VI. СЛАЩЕ МЕДА

VI. СЛАЩЕ МЕДА

В трагедии Расина «Гофолия» хор девушек поет о том, как Господь дал заповеди Моисею; припев там удивительный: «Oh charmante loi!» (Акт I, явл. IV). Конечно, никак нельзя перевести это буквально, выйдет в лучшем случае глупость. Для нас «очаровательный» слово и жеманное, и холодноватое, и покровительственное; мы скажем так о книге, которую не назовешь хорошей, или о женщине, которую не назовешь красивой. Не знаю, как перевести строку — «прекрасный»? «дивный»? Все не то. Важно иное: именно тут Расин (который и писать умел, и Библию знал) подходит ближе всех европейских писателей к очень характерному для псалмов чувству. Чувство это, когда я его заметил, меня сильно удивило.
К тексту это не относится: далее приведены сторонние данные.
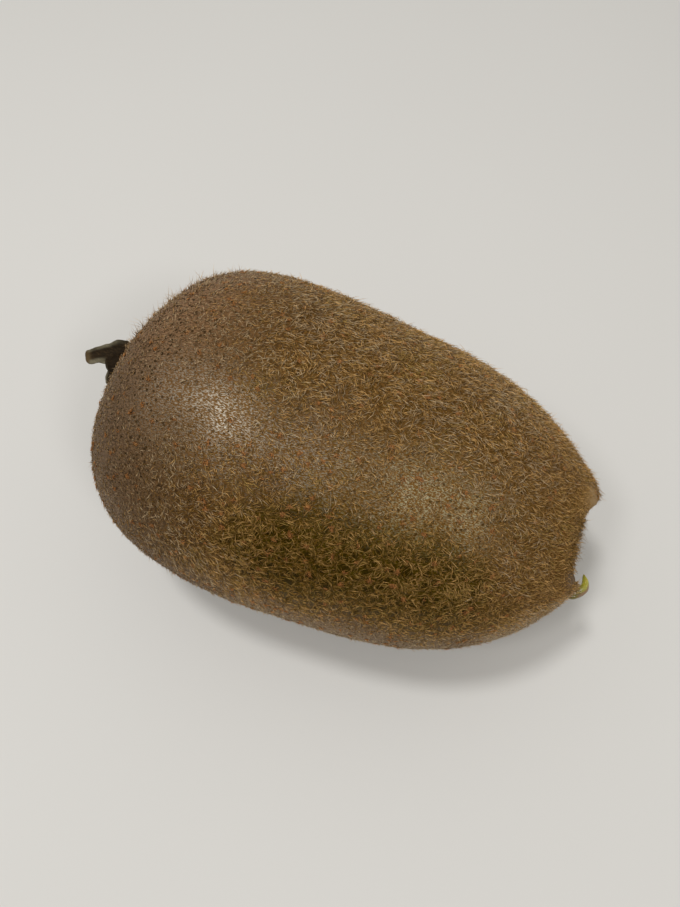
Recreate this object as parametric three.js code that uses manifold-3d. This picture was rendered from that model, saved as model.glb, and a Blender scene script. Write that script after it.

«Они вожделеннее золота и даже множества золота чистого, слаще меда и капель сота» (18:11). Вы думаете, это милости, или откровения, или «свойства» Божии? Нет; псалмопевец говорит о заповедях, которые «веселят сердце» (18:9), о Законе, а не о «суде» в том смысле, в котором мы писали о нем в гл. I.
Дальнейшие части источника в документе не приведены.